Oguns' achievements have led to a series of high-profile commendations; in 2010 he was named as a UK Film Council Breakthrough Brit in the fields of Acting and Writing. In 2014, Oguns was appointed Member of the Order of the British Empire (MBE) for his services to the acting industry, and in 2017 he was the first agent in the UK to be awarded with a special jury prize by the British Independent Film Award (BIFA) for his contribution to the British film industry. He has also been named on Powerful Media's Powerlist of the top 100 most influential figures of African/Caribbean descent, having made the top 100 in both the 2020 and 2021 editions.

Early career 

As an actor, Oguns has featured in a number of award-winning dramas in both television and film. His credits include: Strange (BBC), Take my Heart Dogma (Channel 4), the BAFTA nominated Prime Suspect (ITV), feature film La Chinoise for FilmFour, feature film Last Chance Harvey opposite Dustin Hoffman, and Ron Howard's The Good Lie with Reese Witherspoon.

Oguns has also carved out a successful career in the field of writing, where his debut play Torn received the MSVA Award for Best Stage Production 2008. Torn included Wil Johnson, Kéllé Bryan, Antonia Okonma, Richard Hollis, Michelle Asante, and Brooke Kinsella. The success of Torn caught the attention of the Royal National Theatre, and The Royal Court where Oguns developed his second play, Sponge.

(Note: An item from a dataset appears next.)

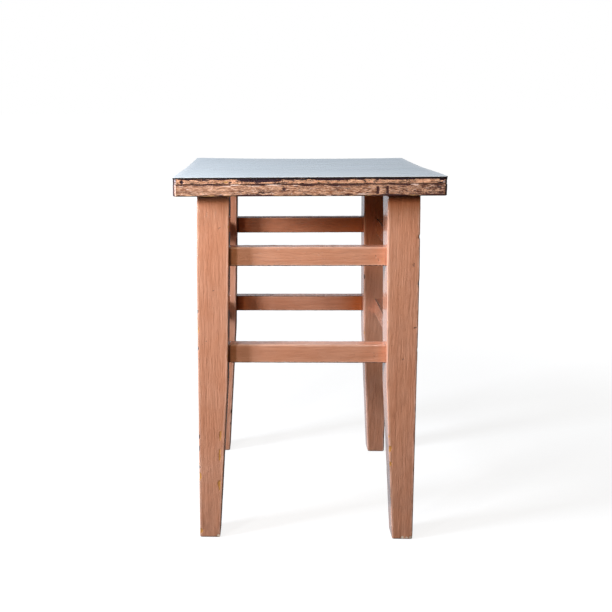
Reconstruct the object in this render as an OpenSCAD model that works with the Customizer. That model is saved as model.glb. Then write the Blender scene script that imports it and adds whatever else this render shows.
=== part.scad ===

Identity School and Agency

Identity School of Acting was founded by Oguns and provides acting training, specializing in minority actors and has demonstrated some success. Founded in 2006, Identity Agency Group (IAG) is an acting agency.

In 2011 IAG US division was formed, merging with some of the top agencies and management companies in the United States, representing clients both in the UK and North America. IAG Los Angeles is now working in partnership with the likes of WME, UTA, Gersh, and ICM to name but a few.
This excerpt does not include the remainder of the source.